President Nyerere summoned them and asked them to apologise to the embassy officials which the students declined to do. Mr Nyerere ordered their suspension from the university.
In September 1968, during his second year at the university, Mr Museveni and other students visited the military camps of the Mozambican Frelimo fighters, a trip that would have a lasting impression on him as a student, future rebel leader, politician and statesman.
He used the trip and experiences to write his undergraduate thesis titled “Fanon’s Theory of Violence and Its Verification in the Liberated Mozambique.”

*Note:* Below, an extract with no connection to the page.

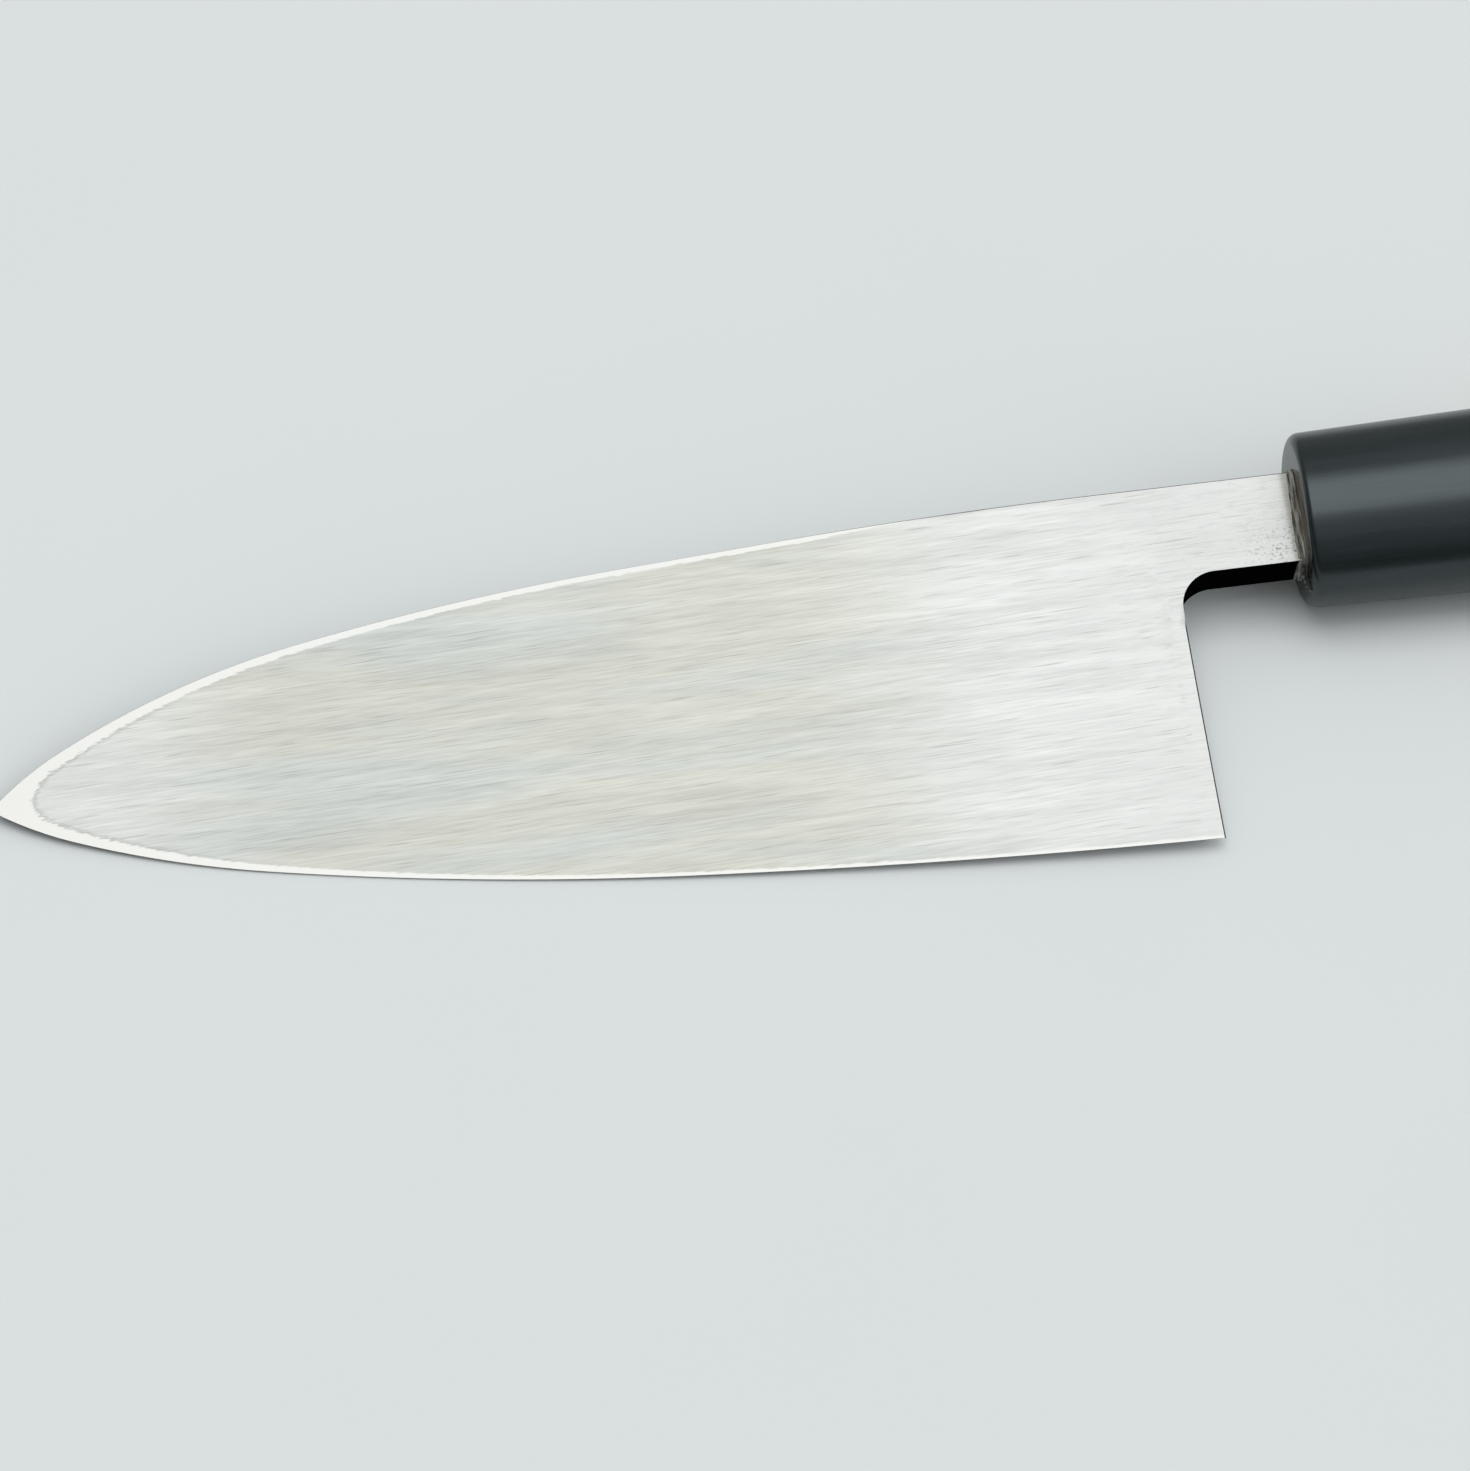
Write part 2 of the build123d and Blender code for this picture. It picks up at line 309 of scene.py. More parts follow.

One particular lesson Mr Museveni picked from the Frelimo areas, in Nagade District of Cabo Delgado Province in North-Eastern Mozambique was the use of the gun to address political questions.
In 1969, while speaking at Makerere University at a seminar on African liberation, Mr Museveni argued that war was the highest form of political struggle for liberation and could only be fought by fighters who understood politics, not by politically neutral soldiers.
He argued that Franz Fanon in his book – The Wretched of the Earth – advocated violence in order to bring about total and authentic decolonisation of Africa. War would soon define his path as he sought to apply his political ideas, especially between 1971 and 1986.
Mr Museveni graduated from the University of Dar es Salaam in March 1970 and briefly secured a job as a researcher in the office of President Milton Obote.
Soon, however, he mobilised for war, first as leader of Front for National Salvation (Fronasa) between 1971 and 1979 against President Idi Amin Dada who had overthrown Obote and then as leader of the National Resistance Army that captured power in January 1986 after five years of war.
Thirty one years later, Mr Museveni is still the president. He has since supported armed struggles in Rwanda, Democratic Republic of Congo, South Sudan, Central African Republic and Somalia.
Asked whether he saw this happening in the near future when he taught him 50 years ago, Dr Mytton said he knew Mr Museveni would make an impact but not exactly the way.